Is LinkedIn Premium worth it for finance consultants?
LinkedIn Premium Business or Career costs approximately £35–£50 per month. The InMail credits, who-viewed-your-profile data, and LinkedIn Learning access can be valuable, but the most important driver of enquiries is a well-optimised profile and consistent content — both available on the free plan. Test the free plan thoroughly before upgrading. If you find yourself limited by InMail credits or want detailed search filter access (LinkedIn Recruiter Lite), the paid plans become worth considering.
How do I handle LinkedIn connection requests from recruiters?
Accept connection requests from recruiters who specialise in finance or your sector — they are a source of interim and project opportunities. When accepting, send a brief note outlining your current status, availability, and the types of engagements you are interested in. This converts a passive connection into an active channel. Build relationships with two or three specialist recruiters (Hays Finance, Robert Half, Michael Page Finance, Marks Sattin) who know your profile well — these contacts are often the fastest path to new engagements.

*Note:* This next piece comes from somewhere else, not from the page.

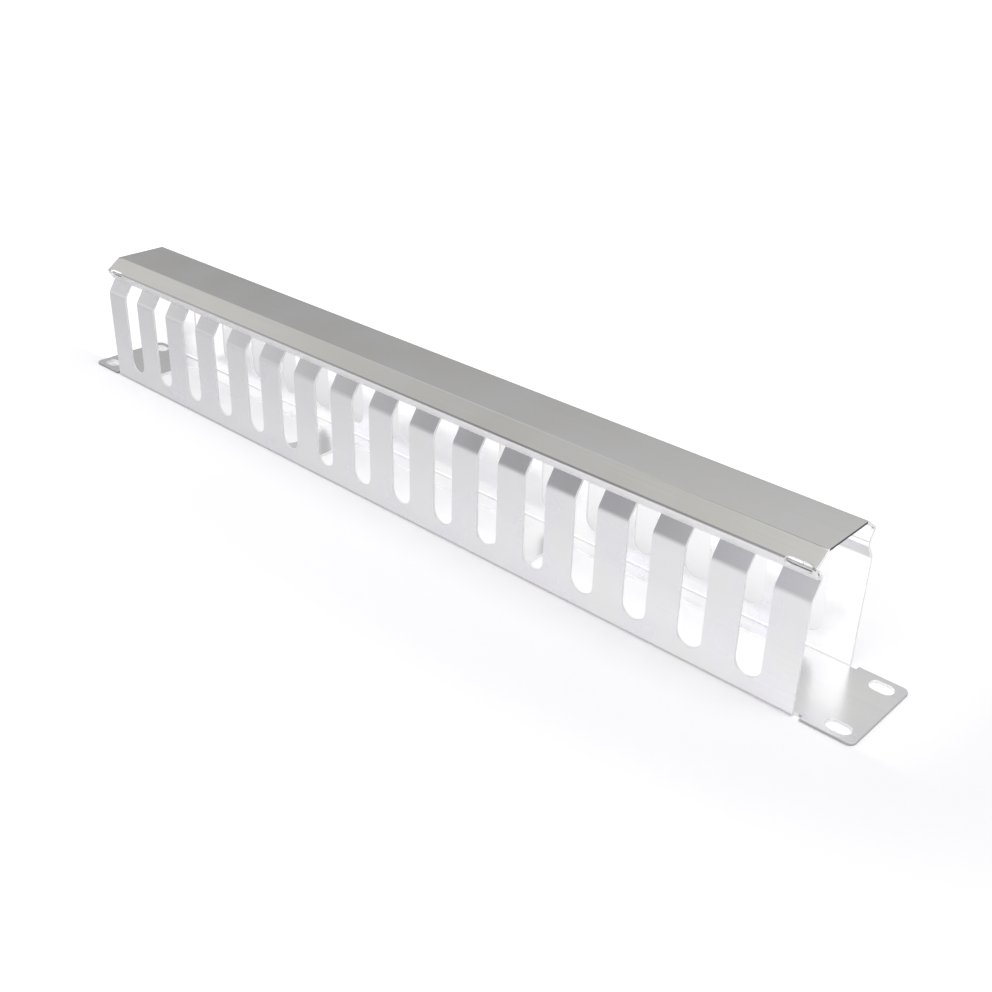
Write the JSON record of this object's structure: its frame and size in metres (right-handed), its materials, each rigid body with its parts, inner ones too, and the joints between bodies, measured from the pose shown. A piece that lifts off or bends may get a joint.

What should I do if a former client endorses skills I do not want emphasised?
You control which endorsements and skills are visible on your profile. Go to the Skills section, click the pin icon to feature your preferred top three skills, and use the visibility settings to hide skills that do not reflect your current positioning. Endorsements from credible connections in your target area carry more weight than a high volume of endorsements for peripheral skills — quality of social proof matters more than quantity. The same applies to recommendations — a single detailed recommendation from a FTSE 100 CFO is worth more than five generic ones from peripheral contacts.